#### Work instructions:
Reproduce the lines from the one bearing "const burgerCup = new THREE.Group();" through the one bearing "bpy.context.scene.collection.objects.link(empty)", inclusive. Copy them exactly; include no other line.

#### Supplied material:
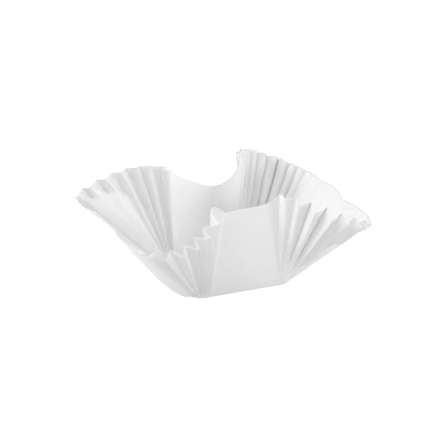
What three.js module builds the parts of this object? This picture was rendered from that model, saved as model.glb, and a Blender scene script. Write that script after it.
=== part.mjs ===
// Fluted burger cup: one square sheet of thin white paper, pressed into a flat square base with round
// corners, four plain sides and four fluted corners that fan out as wings.
// Millimetres, +Z up. The origin is the middle of the underside of the base, and the front is at -Y.

import * as THREE from "three";
import { ParametricGeometry } from "three/addons/geometries/ParametricGeometry.js";

// Sheet and base
const PAPER_THICKNESS = 0.5;
const BASE_SIDE = 100;
const BASE_CORNER_RADIUS = 18;
const BASE_FOLD_RADIUS = 3;

// Plain sides, each at its two ends and at its middle, in order going anticlockwise round the cup seen
// from above: the lean out from upright in degrees, and the length of the paper from base to rim
const FRONT = {
  first: { lean: 10.5, slant: 82 },
  middle: { lean: 9.5, slant: 86 },
  last: { lean: 9, slant: 92 },
};
const RIGHT = {
  first: { lean: 42, slant: 90 },
  middle: { lean: 39.5, slant: 97 },
  last: { lean: 42, slant: 98 },
};
const BACK = {
  first: { lean: -1, slant: 98 },
  middle: { lean: -19, slant: 84 },
  last: { lean: -1, slant: 83 },
};
const LEFT = {
  first: { lean: 44, slant: 87 },
  middle: { lean: 43, slant: 86 },
  last: { lean: 41, slant: 92 },
};

// Wings: the lean of the tip in degrees, the length of the paper up to it, and how fast the lean grows
// from the side before the wing and towards the side after it, where 1 is steady
const FRONT_RIGHT = { lean: 47, slant: 95, from: 1.4, to: 1.9 };
const BACK_RIGHT = { lean: 51.5, slant: 126, from: 1.95, to: 1 };
const BACK_LEFT = { lean: 55.5, slant: 115, from: 0.8, to: 1 };
const FRONT_LEFT = { lean: 49.5, slant: 115, from: 0.7, to: 2.1 };
const TIP_ROUNDNESS = 0.85;

// Flutes: their depth is from crest to valley. Next to the front and the back they run down to the base,
// and next to the left and the right they are pressed flat below the part that stands up at the rim.
const FLUTES_PER_WING = 13;
const FLUTE_DEPTH_AT_RIM = 5.5;
const FLUTE_DEPTH_AT_BASE = 1;
const FLUTES_RISE_OVER = 12;
const PRESSED_DEPTH_AT_RIM = 3;
const PRESSED_FLAT_UP_TO = 58;
const PRESSED_STANDS_FROM = 88;
const PRESSED_FROM_FLUTE = 5;

// Fineness of the faces
const FACES_PER_FLUTE = 4;
const FACES_PER_SIDE = 8;
const FACES_UP_THE_WALL = 6;
const FACES_IN_THE_FOLD = 2;
const HALF_FACE = 0.5;

const DEGREE = Math.PI / 180;
const UP = new THREE.Vector3(0, 0, 1);
const FACES_PER_WING = FLUTES_PER_WING * FACES_PER_FLUTE;
const STRAIGHT = BASE_SIDE - 2 * BASE_CORNER_RADIUS;
const SIDES = [FRONT, RIGHT, BACK, LEFT];
const WINGS = [FRONT_RIGHT, BACK_RIGHT, BACK_LEFT, FRONT_LEFT];
const FACES_ROUND = SIDES.length * (FACES_PER_SIDE + FACES_PER_WING);
const ROWS = FACES_IN_THE_FOLD + FACES_UP_THE_WALL;
const FACES_ALONG_SKIN = 2 * (ROWS + 1) + 1;

// Goes from 0 to 1 with no kink while x goes from 0 to 1
function smooth(x) {
  const t = THREE.MathUtils.clamp(x, 0, 1);
  return t * t * (3 - 2 * t);
}

// Direction square to a side, out of the cup: side 0 is the front and the others follow anticlockwise
function outOfSide(side) {
  const angle = (side - 1) * (Math.PI / 2);
  return new THREE.Vector3(Math.cos(angle), Math.sin(angle), 0);
}

// A ray of the sheet that starts on a plain side, with x from -1 to 1 along the side
function sideRay(side, x) {
  const out = outOfSide(side);
  const along = UP.clone().cross(out);
  const { first, middle, last } = SIDES[side];
  const end = x < 0 ? first : last;
  const toEnd = x * x;
  return {
    foot: out
      .clone()
      .multiplyScalar(BASE_SIDE / 2)
      .addScaledVector(along, (x * STRAIGHT) / 2),
    out,
    lean: THREE.MathUtils.lerp(middle.lean, end.lean, toEnd) * DEGREE,
    slant: THREE.MathUtils.lerp(middle.slant, end.slant, toEnd),
    flute: 0,
    pressed: 0,
  };
}

// A ray of the sheet in the wing that follows a side, with t from 0 to 1 round the corner of the base
function wingRay(corner, t) {
  const before = outOfSide(corner);
  const after = outOfSide((corner + 1) % SIDES.length);
  const turn = (t * Math.PI) / 2;
  const out = before
    .clone()
    .multiplyScalar(Math.cos(turn))
    .addScaledVector(after, Math.sin(turn));
  const wing = WINGS[corner];
  const firstHalf = t < 0.5;
  const next = SIDES[(corner + 1) % SIDES.length].first;
  const side = firstHalf ? SIDES[corner].last : next;
  const toTip = 1 - Math.abs(2 * t - 1);
  const growth = 1 - (1 - toTip) ** (firstHalf ? wing.from : wing.to);
  const length = 1 - (1 - toTip) ** TIP_ROUNDNESS;
  // Flutes are counted from the front or the back, so that both ends of a wing are alike
  const fromFrontOrBack = corner % 2 === 0 ? t : 1 - t;
  const count = fromFrontOrBack * FLUTES_PER_WING;
  return {
    foot: before
      .clone()
      .add(after)
      .multiplyScalar(STRAIGHT / 2)
      .addScaledVector(out, BASE_CORNER_RADIUS),
    out,
    lean: THREE.MathUtils.lerp(side.lean, wing.lean, growth) * DEGREE,
    slant: THREE.MathUtils.lerp(side.slant, wing.slant, length),
    flute: -zigzag(count) * smooth(Math.min(count, FLUTES_PER_WING - count)),
    pressed: smooth(count - PRESSED_FROM_FLUTE),
  };
}

// A wave of straight flanks, 1 at whole numbers and -1 half-way between them
function zigzag(x) {
  return 4 * Math.abs(x - Math.floor(x) - 0.5) - 1;
}

// The ray at a place round the cup, counted in faces from the left end of the front
function rayAt(face) {
  const perSide = FACES_PER_SIDE + FACES_PER_WING;
  const place = ((face % FACES_ROUND) + FACES_ROUND) % FACES_ROUND;
  const side = Math.floor(place / perSide);
  const rest = place - side * perSide;
  return rest < FACES_PER_SIDE
    ? sideRay(side, (2 * rest) / FACES_PER_SIDE - 1)
    : wingRay(side, (rest - FACES_PER_SIDE) / FACES_PER_WING);
}

// A point of the middle of the wall, before it is fluted, at a height measured along the paper
function plainWall(face, slant) {
  const { foot, out, lean } = rayAt(face);
  return foot
    .clone()
    .addScaledVector(out, slant * Math.sin(lean))
    .addScaledVector(UP, slant * Math.cos(lean));
}

// The direction square to the unfluted wall, out of the cup
function outOfWall(face, slant) {
  const along = plainWall(face + HALF_FACE, slant).sub(plainWall(face - HALF_FACE, slant));
  const { out, lean } = rayAt(face);
  const up = out
    .clone()
    .multiplyScalar(Math.sin(lean))
    .addScaledVector(UP, Math.cos(lean));
  return along.cross(up).normalize();
}

// How far the wall is moved in or out by its flutes at a height measured along the paper
function fluteAt(ray, slant) {
  const height = slant / ray.slant;
  const full = THREE.MathUtils.lerp(FLUTE_DEPTH_AT_BASE, FLUTE_DEPTH_AT_RIM, height);
  const stands = smooth(
    (slant - PRESSED_FLAT_UP_TO) / (PRESSED_STANDS_FROM - PRESSED_FLAT_UP_TO),
  );
  const depth = THREE.MathUtils.lerp(full, stands * PRESSED_DEPTH_AT_RIM, ray.pressed);
  return (ray.flute * depth * smooth(slant / FLUTES_RISE_OVER)) / 2;
}

// How far inside the foot of a ray the flat base ends, where the fold round the base begins
function foldInset(lean) {
  return BASE_FOLD_RADIUS * Math.tan((Math.PI / 2 - lean) / 2);
}

// A point of the paper's middle layer: row 0 is where the flat base ends, then come the fold and the wall
function middlePoint(face, row) {
  const ray = rayAt(face);
  const inset = foldInset(ray.lean);
  if (row <= FACES_IN_THE_FOLD) {
    const bend = (row / FACES_IN_THE_FOLD) * (Math.PI / 2 - ray.lean);
    return ray.foot
      .clone()
      .addScaledVector(ray.out, BASE_FOLD_RADIUS * Math.sin(bend) - inset)
      .addScaledVector(UP, BASE_FOLD_RADIUS * (1 - Math.cos(bend)));
  }
  const share = (row - FACES_IN_THE_FOLD) / FACES_UP_THE_WALL;
  const slant = THREE.MathUtils.lerp(inset, ray.slant, share);
  return plainWall(face, slant).addScaledVector(outOfWall(face, slant), fluteAt(ray, slant));
}

// The direction square to the paper, out of the cup, with its flutes and its fold
function outOfPaper(face, row) {
  if (row === 0) return UP.clone().negate();
  const above = Math.min(row + HALF_FACE, ROWS);
  const below = row - HALF_FACE;
  const along = middlePoint(face + HALF_FACE, row).sub(middlePoint(face - HALF_FACE, row));
  const up = middlePoint(face, above).sub(middlePoint(face, below));
  return along.cross(up).normalize();
}

// The skin of the paper runs from the middle of the underside out to the rim and back in to the middle of
// the upper side of the base
function skinPoint(u, v, target) {
  const face = Math.round(u * FACES_ROUND) % FACES_ROUND;
  const place = Math.round(v * FACES_ALONG_SKIN);
  const outside = place <= ROWS + 1;
  const row = outside ? place - 1 : FACES_ALONG_SKIN - place - 1;
  if (row < 0) {
    target.set(0, 0, outside ? 0 : PAPER_THICKNESS);
    return;
  }
  const half = PAPER_THICKNESS / 2;
  target
    .copy(middlePoint(face, row))
    .addScaledVector(outOfPaper(face, row), outside ? half : -half)
    .addScaledVector(UP, half);
}

function makeCup() {
  const paper = new THREE.MeshStandardMaterial({
    color: 0xf2f1ee,
    roughness: 0.75,
    metalness: 0,
    side: THREE.DoubleSide,
  });
  const skin = new ParametricGeometry(skinPoint, FACES_ROUND, FACES_ALONG_SKIN);
  const cup = new THREE.Mesh(skin, paper);
  cup.name = "fluted_cup";
  return cup;
}

const burgerCup = new THREE.Group();
burgerCup.name = "burger_cup";
burgerCup.add(makeCup());

export default burgerCup;
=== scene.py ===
# %% [markdown]
# # A fluted paper cup for a burger
# The cup is one sheet of thin white greaseproof paper. A press folds it up round a flat square base. The
# four sides stay plain, and at the four corners the spare paper gathers into flutes that fan out as wings.
# The solid model holds this form with a few straight faces for each flute. Here the same sheet is drawn
# again with fine faces, so that its crests are round, its pressed parts are crinkled and it is thin.

# %% Load the frame
import math

import bpy
import numpy as np
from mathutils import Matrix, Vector


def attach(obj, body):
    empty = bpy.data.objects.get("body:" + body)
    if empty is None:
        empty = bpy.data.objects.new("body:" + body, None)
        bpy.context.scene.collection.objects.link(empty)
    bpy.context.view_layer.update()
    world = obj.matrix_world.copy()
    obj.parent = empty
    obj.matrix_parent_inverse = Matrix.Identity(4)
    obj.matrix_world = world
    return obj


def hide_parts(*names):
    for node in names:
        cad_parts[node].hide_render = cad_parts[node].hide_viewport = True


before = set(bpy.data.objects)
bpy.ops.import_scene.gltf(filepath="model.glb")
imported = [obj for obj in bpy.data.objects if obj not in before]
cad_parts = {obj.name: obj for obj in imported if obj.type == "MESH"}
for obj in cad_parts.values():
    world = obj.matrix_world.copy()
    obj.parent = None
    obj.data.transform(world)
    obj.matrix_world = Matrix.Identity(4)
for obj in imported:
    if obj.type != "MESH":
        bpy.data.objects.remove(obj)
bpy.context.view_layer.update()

# %% [markdown]
# ## Sizes of the base and the plain sides
# Everything below is in metres and degrees, in the frame of the solid model: the front of the cup is at
# -Y and the middle of the underside of its base is the origin. Each plain side has a lean out from upright
# and a length of paper at its two ends and its middle. The four differ, because a used cup has been spread
# open by hand.

# %% Sizes of the base and the plain sides
MM = 0.001
# The real sheet is about 0.05 mm thick, and is drawn thicker so that its edge shows
PAPER = 0.24 * MM
BASE_SIDE = 100 * MM
CORNER_RADIUS = 18 * MM
FOLD_RADIUS = 3 * MM
STRAIGHT = BASE_SIDE - 2 * CORNER_RADIUS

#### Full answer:
const burgerCup = new THREE.Group();
burgerCup.name = "burger_cup";
burgerCup.add(makeCup());

export default burgerCup;
=== scene.py ===
# %% [markdown]
# # A fluted paper cup for a burger
# The cup is one sheet of thin white greaseproof paper. A press folds it up round a flat square base. The
# four sides stay plain, and at the four corners the spare paper gathers into flutes that fan out as wings.
# The solid model holds this form with a few straight faces for each flute. Here the same sheet is drawn
# again with fine faces, so that its crests are round, its pressed parts are crinkled and it is thin.

# %% Load the frame
import math

import bpy
import numpy as np
from mathutils import Matrix, Vector


def attach(obj, body):
    empty = bpy.data.objects.get("body:" + body)
    if empty is None:
        empty = bpy.data.objects.new("body:" + body, None)
        bpy.context.scene.collection.objects.link(empty)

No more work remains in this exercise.